During the winter of 1778, Boone and a party of about thirty men left the fort to get more food and salt.  They needed food for obvious reasons; they needed salt to preserve the food.  Without those supplies, the people of Boonesborough could not survive the winter.

On February 7, 1778, after Boone had killed a buffalo, he saw several Shawnee warriors closing in on him. The warriors were part of a larger war party led by Chief Blackfish.

Their objective was to avenge the death of Chief Cornstalk who had been a moderate in his dealings with the encroaching Americans. Inconceivable to the Shawnee, Cornstalk—of all people—had been killed by the Americans.

The Shawnee * had been camped at Hinkston Creek. The four warriors were scouting the area and were on their way back to the camp. They had found Boone's salt makers at the Blue Salt Licks. Their plan was to kill the salt makers—until they found, and captured, Daniel Boone.

Later, Boone said he was unable to flee the warriors because he was in his mid-40s and could not run away fast enough. As Boone told the story at his trial, he devised a "stratagem" to save his men and the fort.

He told Chief Blackfish he would convince his men to surrender as prisoners of war.

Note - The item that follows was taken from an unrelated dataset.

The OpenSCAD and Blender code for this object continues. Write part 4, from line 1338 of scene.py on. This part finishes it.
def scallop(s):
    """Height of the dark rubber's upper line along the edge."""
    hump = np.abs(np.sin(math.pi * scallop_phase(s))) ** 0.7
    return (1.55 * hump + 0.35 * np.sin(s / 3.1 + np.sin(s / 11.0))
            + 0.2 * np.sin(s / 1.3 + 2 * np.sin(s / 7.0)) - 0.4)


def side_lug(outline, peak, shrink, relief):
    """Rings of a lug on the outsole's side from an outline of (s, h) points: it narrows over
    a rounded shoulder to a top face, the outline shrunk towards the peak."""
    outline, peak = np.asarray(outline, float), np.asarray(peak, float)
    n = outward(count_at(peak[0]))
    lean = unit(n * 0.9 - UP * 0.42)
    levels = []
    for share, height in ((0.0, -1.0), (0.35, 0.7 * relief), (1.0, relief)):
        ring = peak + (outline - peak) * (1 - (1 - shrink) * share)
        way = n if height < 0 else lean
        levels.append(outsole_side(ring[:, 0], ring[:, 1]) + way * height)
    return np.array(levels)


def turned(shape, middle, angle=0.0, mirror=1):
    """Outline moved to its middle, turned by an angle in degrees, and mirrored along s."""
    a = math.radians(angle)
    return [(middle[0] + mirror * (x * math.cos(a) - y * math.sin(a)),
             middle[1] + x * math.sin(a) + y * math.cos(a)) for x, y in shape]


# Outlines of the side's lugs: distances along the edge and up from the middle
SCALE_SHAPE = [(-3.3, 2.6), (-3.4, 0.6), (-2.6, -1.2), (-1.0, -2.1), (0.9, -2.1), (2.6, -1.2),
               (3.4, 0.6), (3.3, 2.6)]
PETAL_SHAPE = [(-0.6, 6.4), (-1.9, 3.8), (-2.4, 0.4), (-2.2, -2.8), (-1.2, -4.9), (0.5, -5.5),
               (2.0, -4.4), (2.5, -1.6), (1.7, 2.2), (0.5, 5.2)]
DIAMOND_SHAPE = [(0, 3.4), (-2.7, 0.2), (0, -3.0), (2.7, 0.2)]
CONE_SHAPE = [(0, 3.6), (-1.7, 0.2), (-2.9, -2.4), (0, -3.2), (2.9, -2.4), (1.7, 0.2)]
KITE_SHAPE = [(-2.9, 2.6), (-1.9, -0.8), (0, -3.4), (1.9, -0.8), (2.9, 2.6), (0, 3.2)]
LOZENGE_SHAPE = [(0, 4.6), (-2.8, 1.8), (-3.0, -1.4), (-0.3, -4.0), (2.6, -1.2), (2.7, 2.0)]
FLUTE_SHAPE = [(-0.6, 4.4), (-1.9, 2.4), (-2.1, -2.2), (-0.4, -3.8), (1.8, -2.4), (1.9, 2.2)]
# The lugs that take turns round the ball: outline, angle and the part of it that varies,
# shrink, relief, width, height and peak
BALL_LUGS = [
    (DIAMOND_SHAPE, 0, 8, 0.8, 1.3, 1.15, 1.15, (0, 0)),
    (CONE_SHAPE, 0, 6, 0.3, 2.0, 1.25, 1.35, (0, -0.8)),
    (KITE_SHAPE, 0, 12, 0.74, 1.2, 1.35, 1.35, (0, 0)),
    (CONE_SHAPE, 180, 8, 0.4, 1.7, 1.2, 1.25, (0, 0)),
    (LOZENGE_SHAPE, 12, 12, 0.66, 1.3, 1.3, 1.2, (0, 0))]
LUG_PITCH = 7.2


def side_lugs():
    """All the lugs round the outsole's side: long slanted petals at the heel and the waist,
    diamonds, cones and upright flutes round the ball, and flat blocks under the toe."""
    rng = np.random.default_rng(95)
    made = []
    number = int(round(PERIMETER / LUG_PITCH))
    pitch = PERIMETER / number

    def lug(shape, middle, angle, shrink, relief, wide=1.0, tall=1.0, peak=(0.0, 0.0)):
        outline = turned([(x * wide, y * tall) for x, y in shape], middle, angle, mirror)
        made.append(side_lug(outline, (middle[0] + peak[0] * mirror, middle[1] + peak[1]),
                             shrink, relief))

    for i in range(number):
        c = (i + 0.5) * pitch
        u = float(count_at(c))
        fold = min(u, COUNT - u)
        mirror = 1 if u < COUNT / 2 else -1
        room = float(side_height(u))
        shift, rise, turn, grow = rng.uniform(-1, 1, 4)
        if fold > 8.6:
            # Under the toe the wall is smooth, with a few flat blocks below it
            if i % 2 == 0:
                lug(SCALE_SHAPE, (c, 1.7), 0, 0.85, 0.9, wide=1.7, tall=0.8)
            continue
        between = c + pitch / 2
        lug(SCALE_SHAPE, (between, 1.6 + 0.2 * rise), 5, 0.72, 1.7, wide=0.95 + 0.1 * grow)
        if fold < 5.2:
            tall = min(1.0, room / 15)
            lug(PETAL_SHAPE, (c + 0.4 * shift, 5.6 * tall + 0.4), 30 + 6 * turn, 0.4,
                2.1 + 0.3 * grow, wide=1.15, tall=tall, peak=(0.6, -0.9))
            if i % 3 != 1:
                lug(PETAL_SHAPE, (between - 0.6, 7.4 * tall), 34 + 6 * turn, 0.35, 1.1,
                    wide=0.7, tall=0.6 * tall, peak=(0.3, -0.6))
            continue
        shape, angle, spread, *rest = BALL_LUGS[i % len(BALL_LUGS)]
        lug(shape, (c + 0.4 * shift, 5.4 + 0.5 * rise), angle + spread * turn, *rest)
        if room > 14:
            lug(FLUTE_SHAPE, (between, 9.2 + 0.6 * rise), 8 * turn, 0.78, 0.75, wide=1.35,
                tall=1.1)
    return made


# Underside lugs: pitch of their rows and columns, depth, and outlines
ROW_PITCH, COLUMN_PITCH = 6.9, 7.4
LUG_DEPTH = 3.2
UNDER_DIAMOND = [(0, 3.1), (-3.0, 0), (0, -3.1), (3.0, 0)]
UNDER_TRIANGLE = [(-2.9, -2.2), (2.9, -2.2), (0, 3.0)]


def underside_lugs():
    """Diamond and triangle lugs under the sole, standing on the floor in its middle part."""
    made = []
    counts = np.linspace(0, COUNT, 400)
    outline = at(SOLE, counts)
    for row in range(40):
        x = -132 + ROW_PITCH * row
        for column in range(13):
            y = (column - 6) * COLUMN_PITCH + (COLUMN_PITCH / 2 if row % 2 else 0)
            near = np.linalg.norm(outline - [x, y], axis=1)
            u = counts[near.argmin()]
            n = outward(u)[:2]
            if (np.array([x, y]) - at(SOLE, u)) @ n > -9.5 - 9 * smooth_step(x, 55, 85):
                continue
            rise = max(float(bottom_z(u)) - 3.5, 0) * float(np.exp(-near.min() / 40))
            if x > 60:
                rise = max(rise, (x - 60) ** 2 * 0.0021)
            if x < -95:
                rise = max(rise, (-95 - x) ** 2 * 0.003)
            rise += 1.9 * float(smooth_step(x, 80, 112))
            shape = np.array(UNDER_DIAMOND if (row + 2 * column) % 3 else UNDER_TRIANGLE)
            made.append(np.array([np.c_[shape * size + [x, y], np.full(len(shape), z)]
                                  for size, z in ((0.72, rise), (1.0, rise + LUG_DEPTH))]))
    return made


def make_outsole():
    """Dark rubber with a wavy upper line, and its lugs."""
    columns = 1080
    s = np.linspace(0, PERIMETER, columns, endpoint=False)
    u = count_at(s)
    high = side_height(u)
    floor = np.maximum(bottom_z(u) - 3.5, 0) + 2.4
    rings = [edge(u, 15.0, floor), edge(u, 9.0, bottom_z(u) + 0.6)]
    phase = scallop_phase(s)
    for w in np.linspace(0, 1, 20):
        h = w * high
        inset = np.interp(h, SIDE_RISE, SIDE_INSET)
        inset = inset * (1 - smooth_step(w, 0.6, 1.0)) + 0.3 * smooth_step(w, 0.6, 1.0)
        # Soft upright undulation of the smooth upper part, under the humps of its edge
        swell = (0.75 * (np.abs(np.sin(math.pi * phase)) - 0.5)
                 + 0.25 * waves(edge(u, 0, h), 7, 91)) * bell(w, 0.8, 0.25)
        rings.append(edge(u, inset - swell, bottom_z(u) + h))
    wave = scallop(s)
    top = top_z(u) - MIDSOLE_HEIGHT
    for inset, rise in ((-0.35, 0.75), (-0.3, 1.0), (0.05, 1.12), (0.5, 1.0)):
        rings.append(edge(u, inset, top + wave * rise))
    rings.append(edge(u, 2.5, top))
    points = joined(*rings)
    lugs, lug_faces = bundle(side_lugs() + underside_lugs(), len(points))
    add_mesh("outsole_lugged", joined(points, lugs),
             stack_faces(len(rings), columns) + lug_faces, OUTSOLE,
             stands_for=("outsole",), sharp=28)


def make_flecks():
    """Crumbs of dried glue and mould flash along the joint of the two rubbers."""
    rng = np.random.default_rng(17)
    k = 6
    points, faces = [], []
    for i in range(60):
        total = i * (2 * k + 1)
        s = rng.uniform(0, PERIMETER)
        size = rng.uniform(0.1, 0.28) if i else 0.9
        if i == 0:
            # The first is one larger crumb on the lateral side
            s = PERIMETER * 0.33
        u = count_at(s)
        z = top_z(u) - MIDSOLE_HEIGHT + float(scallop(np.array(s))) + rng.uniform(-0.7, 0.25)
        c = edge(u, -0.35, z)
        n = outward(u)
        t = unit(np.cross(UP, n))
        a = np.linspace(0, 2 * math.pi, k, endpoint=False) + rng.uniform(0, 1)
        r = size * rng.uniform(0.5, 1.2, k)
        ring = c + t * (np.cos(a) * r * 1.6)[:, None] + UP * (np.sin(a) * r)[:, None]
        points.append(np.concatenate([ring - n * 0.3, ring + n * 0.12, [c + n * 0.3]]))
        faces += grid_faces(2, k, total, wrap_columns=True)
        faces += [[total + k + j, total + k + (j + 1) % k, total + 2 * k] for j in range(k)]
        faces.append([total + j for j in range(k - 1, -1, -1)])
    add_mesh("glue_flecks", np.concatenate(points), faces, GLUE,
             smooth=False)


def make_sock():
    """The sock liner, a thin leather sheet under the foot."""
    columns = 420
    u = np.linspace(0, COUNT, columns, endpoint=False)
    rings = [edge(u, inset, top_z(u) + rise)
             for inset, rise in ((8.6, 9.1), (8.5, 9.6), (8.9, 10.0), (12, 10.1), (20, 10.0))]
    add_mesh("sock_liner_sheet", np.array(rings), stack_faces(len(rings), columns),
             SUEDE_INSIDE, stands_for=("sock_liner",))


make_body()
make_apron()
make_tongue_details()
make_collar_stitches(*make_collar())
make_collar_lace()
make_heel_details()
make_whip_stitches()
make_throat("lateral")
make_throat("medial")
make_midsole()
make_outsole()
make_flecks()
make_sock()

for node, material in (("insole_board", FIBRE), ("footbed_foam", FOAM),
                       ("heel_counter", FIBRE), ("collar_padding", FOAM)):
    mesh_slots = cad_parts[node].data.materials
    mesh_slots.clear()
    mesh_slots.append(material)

More importantly, he told Blackfish he would negotiate the surrender of the fort in the spring.

Boone did indeed talk his men into surrendering. No shots were fired. One of Boone's men—Ansel Goodman—later said:

We were ordered by Colonel Boone to stack our guns and surrender, and we did so.  (Quoted in The Revolution Remembered:  Eyewitness Accounts of the War for Independence, at page 281.)

When the hunting party failed to return to the fort, scouts found tracks in the snow that told the story. All the men had been captured by the Shawnee—without a fight. It was this evidence—the lack of any resistance—that ultimately made the inhabitants of Boonesborough suspicious.

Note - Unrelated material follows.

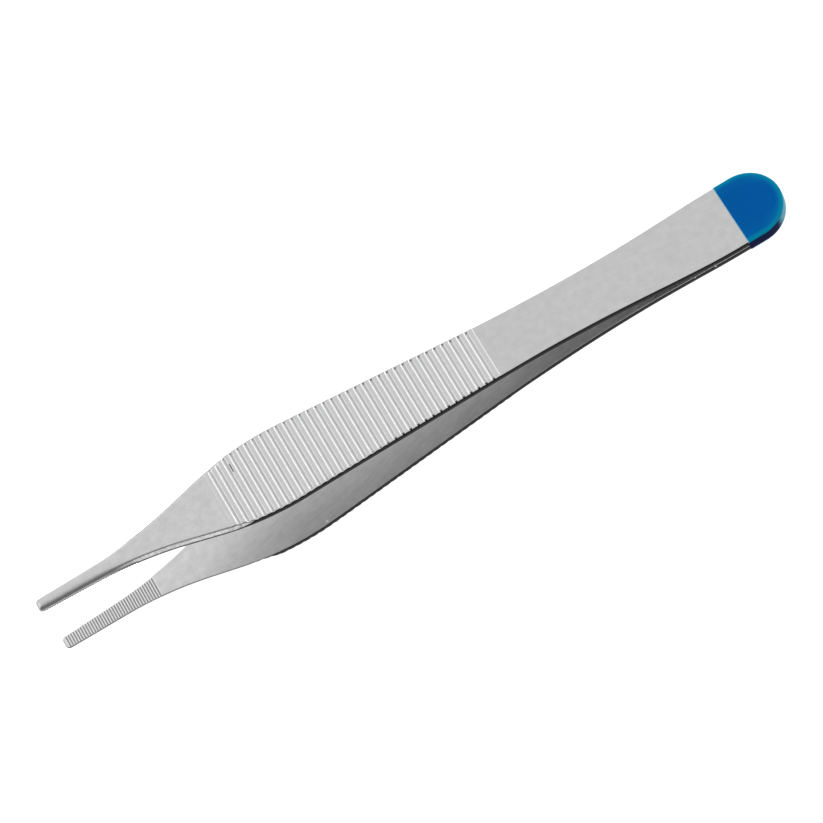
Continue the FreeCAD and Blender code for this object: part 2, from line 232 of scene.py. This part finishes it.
def blade_stations(shift):
    """Places along the blade, close together at the tip, teeth, ridges and heel end."""
    teeth = TOOTH_MARGIN + shift + TOOTH_PITCH * np.arange(TOOTH_COUNT)
    first = BOW_RUN + (FIRST_RIDGE - 1) * RIDGE_PITCH
    last = BOW_RUN + (LAST_RIDGE + 1) * RIDGE_PITCH
    heel_turn = np.radians(np.linspace(0, HEEL_LAST_ANGLE, HEEL_STATIONS))
    heel = BLADE_RUN - HEEL_HALF + HEEL_HALF * np.sin(heel_turn)
    tip_turn = np.radians(np.linspace(0, 90, TIP_STATIONS))
    places = [
        TIP_CORNER * (1 - np.cos(tip_turn)),
        *(teeth + offset for offset in TOOTH_STATIONS),
        np.arange(teeth[-1] + JAW_SPACING, first, JAW_SPACING),
        np.arange(first, last, RIDGE_SPACING),
        np.arange(last, heel[0], SHANK_SPACING),
        heel]
    places = np.unique(np.round(np.concatenate(places), 4))
    return places[np.concatenate([[True], np.diff(places) > LEAST_SPACING])]


def across_blade(half, rows):
    """Places across the blade from -Y to +Y: set distances in from each side, then an even spread."""
    rows = rows[None, :] * np.minimum(1, half / FULL_ROWS_HALF)[:, None]
    side = half[:, None] - rows
    middle = side[:, -1:] * np.array([2 / 3, 1 / 3])[None, :]
    right = np.concatenate([side, middle], axis=1)
    return np.concatenate([-right, np.zeros((len(half), 1)), right[:, ::-1]], axis=1)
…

Why—Boone's fellow officers wondered—had the men failed to resist capture? To Captain Richard Callaway and others, the lack of a struggle indicated some kind of treachery. Amidst all the questions that were raised by the fort leaders, Rebecca Boone left Boonesborough. She returned to her family in Carolina.

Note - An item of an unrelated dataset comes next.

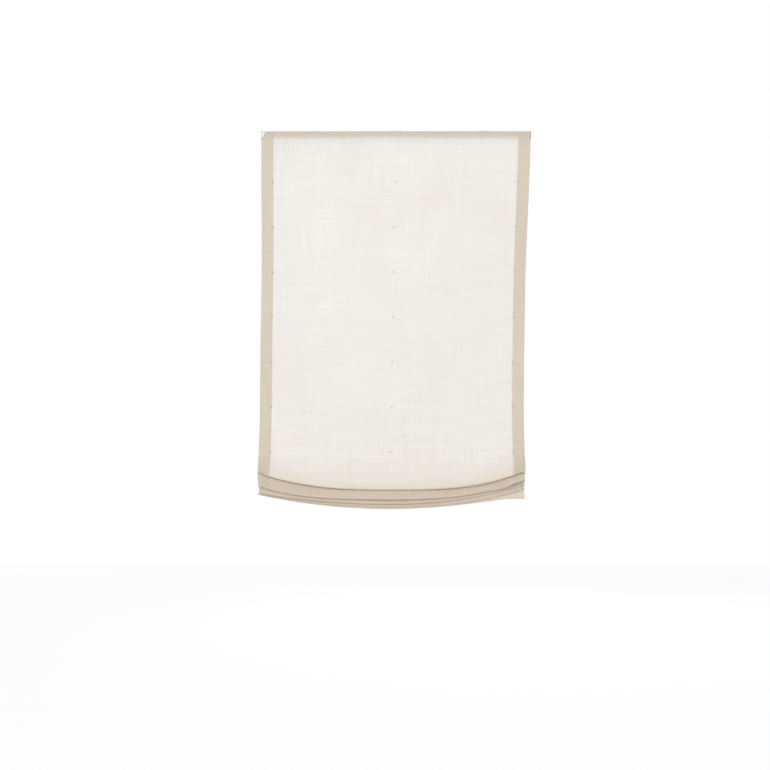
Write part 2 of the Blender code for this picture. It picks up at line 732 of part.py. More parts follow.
def spring_band():
    """The flat spring: it leaves one drum on a straight run and curls the other way on the next."""
    full, spare = OUTPUT_FLANGE - BAND_RIM, STORE_FLANGE - BAND_RIM
    full_turns = (full - OUTPUT_CORE - BAND_CLEAR) / BAND_PITCH
    spare_turns = (spare - STORE_CORE - BAND_CLEAR) / BAND_PITCH
    tip = math.acos((full + spare) / (STORE_Y - SHAFT_Y))
    path = []
    for first, last, turns, y, start, way in (
        (OUTPUT_CORE + BAND_CLEAR, full, full_turns, SHAFT_Y, tip + 2 * math.pi * full_turns, -1),
        (spare, STORE_CORE + BAND_CLEAR, spare_turns, STORE_Y, tip + math.pi, 1),
    ):
        count = round(turns * BAND_STEPS)
        for i in range(count + 1):
            radius = first + (last - first) * i / count
            angle = start + way * 2 * math.pi * turns * i / count
            path.append((y + radius * math.cos(angle), SHAFT_Z + radius * math.sin(angle)))
    bm = bmesh.new()
    edges = []
    for x in (MOTOR_X - BAND_HALF, MOTOR_X + BAND_HALF):
        edges.append([bm.verts.new((x, y, z)) for y, z in path])
    for k in range(len(path) - 1):
        bm.faces.new((edges[0][k], edges[0][k + 1], edges[1][k + 1], edges[1][k]))
    band = from_bmesh(bm, "spring_band")
    shell = band.modifiers.new("thickness", "SOLIDIFY")
    shell.thickness = BAND_THICK
    shell.offset = 0.0
    finish(band, SPRING_STEEL, 0.3, 1.0)


def tapes():
    back = TAPE_BACK
    zs = (TAPE_TOP - TAPE_HEIGHT, TAPE_TOP)
    xs = (-TAPE_HALF_LENGTH, TAPE_HALF_LENGTH)
    finish(box("hook_tape", xs, (back - TAPE_THICK, back), zs), TAPE, 0.95)
    back -= TAPE_THICK + GAP
    finish(box("loop_tape", xs, (back - TAPE_THICK, back), zs), TAPE, 0.95)


headrail()
end_cap("end_cap_left", -1)
end_cap("end_cap_right", 1)
for label, place in (("left", -BRACKET_X), ("centre", 0.0), ("right", BRACKET_X)):
    bracket(f"bracket_{label}", place)
tapes()
shade_fabric()
rings()
lift_shaft()
for label, sign in (("left", -1), ("centre", 0), ("right", 1)):
    spool_cradle(f"spool_cradle_{label}", sign)
    cord_spool(f"cord_spool_{label}", sign)
    lift_cord(f"lift_cord_{label}", sign)
    cord_orb(f"cord_orb_{label}", sign)
spring_motor()
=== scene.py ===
"""The looks of the roman shade: linen, hems, tacks, rings, cords, rail and lift."""
import math

import bmesh
import bpy
import numpy as np
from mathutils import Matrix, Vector
from mathutils.noise import noise


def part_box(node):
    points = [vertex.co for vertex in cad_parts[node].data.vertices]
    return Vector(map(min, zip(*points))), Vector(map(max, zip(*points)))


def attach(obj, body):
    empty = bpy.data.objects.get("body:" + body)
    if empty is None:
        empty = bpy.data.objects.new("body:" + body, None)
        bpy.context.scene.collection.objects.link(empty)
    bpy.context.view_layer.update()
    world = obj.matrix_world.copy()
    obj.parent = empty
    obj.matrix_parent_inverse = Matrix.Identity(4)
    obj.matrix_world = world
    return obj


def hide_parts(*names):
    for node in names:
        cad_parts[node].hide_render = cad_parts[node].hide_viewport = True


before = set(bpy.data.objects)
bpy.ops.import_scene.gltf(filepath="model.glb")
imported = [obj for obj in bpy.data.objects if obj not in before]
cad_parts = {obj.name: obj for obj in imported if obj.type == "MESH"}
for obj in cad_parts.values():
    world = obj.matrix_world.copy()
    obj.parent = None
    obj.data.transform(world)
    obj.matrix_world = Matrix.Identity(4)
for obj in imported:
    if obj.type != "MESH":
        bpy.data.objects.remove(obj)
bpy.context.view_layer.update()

# the cloth's shape in metres, as in the solid that it replaces
CLOTH_TOP = -0.0045
WAIST_PULL = 0.0089
WAIST_DEPTHS = (0.02, 0.53)
LOOP_FLARE = 0.0044
FLARE_DEPTHS = (0.95, 1.14)
STACK_SPREAD = 0.0051
CLOTH_HALF_TOP = 0.4545
CLOTH_HALF_WAIST = CLOTH_HALF_TOP - WAIST_PULL
CLOTH_HALF_LOOP = CLOTH_HALF_WAIST + LOOP_FLARE
CLOTH_HALF_STACK = CLOTH_HALF_WAIST + STACK_SPREAD
CLOTH_THICK = 0.0006
HEM_THICK = 0.0014
SIDE_HEM = 0.039
TOP_HEM = 0.026
BOTTOM_HEM = 0.051
# how far the top left corner is pulled in, and from where across the left half
CORNER_PULL = 0.015
CORNER_FROM = 0.875
# the cloth's middle drifts to the left, and a little more in the gathered stack
LEAN = -0.0145
LEAN_DEPTH = 1.083
LEAN_POWER = 1.3
STACK_SHIFT = -0.002
SHIFT_DEPTHS = (1.13, 1.165)

# rows and columns of rings
FIRST_ROW = 0.1745
ROW_PITCH = 0.1524
FLAT_ROWS = 7
STACK_ROWS = 3
ALL_ROWS = FLAT_ROWS + STACK_ROWS
LAST_FLAT = FIRST_ROW + (FLAT_ROWS - 1) * ROW_PITCH
STACK_TOP = LAST_FLAT + 0.1041
STACK_PITCH = 0.008
RING_RISE = 0.052
RING_RISE_POWER = 2.3
COLUMN_FROM_EDGE = 0.0375
COLUMNS = (("left", -1), ("centre", 0), ("right", 1))

# lines of the folds at the middle, below the stack's top ring: three loops, the tuck in the
# flap and the bottom edge, and how each one rises to the left and the right edge
LOOP_DROPS = (0.0209, 0.0541, 0.0703, 0.0812, 0.0880)
LOOP_RISE_LEFT = (0.0576, 0.0432, 0.0367, 0.0450, 0.0490)
LOOP_RISE_RIGHT = (0.0647, 0.0677, 0.0651, 0.0606, 0.0440)
LOOP_POWER_LEFT = (2.7, 3.15, 2.05, 2.2, 2.0)
LOOP_POWER_RIGHT = (3.05, 2.7, 2.1, 2.4, 1.7)
# place across the right half from which each line runs level
LEVEL_FROM = (0.965, 1.0, 1.0, 1.0, 0.87)
# the second loop sags before it kinks up to its right end
KINK_SAG = 0.005
KINK_START = (0.70, 0.86)
KINK_END = (0.862, 0.895)
# how much further forward a loop's turn stands, and where across the cloth
SIDE_LIFT = 0.0035
SIDE_LIFT_AT = (0.15, 0.5)
MIDDLE_LIFT = 0.004
MIDDLE_LIFT_AT = (0.05, 0.25)
KINK_LIFT = 0.011
KINK_LIFT_AT = (0.80, 0.90)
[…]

The Shawnee took the Americans to their camp at Chillicothe. The captives were forced to run the gauntlet. They were extremely upset with the terrible conditions that existed in the camp. They were hungry. They became bitter. They believed they could have defended themselves against the Shawnee.

Many were upset with Daniel Boone—the man who had convinced them to give in.

The captives were well aware that Boone had loyalist relatives. Everyone knew that Rebecca's family had been the most prominent of all the Tory (loyalists) families to migrate to Kentucky. Everyone knew that in 1774 Daniel himself had accepted a captain's commission from the British-appointed governor.

The captives began to wonder: Whose side was Daniel Boone really on?

To make matters worse, once the Shawnee brought their captives to the British settlement at Ft. Detroit, captives heard Boone talk to the British Lt. Governor. Boone was overheard hinting to Lt. Governor Henry Hamilton that the Americans inside Boonesborough were in bad shape and were ready to abandon the American cause.

One of the captives, Andy Johnson, escaped. When he returned to Boonesborough, he confirmed the worst suspicions of the fort's leaders. Johnson reported that Boone was a Tory and had surrendered his men to the British.  Johnson also reported something else:  Boone had taken an oath of allegiance to the British while Boone and his men were at Detroit.

While the men were held as captives, several were adopted by Shawnee families. While it may seem strange to us, this ritual was very common during the Revolutionary War—and before.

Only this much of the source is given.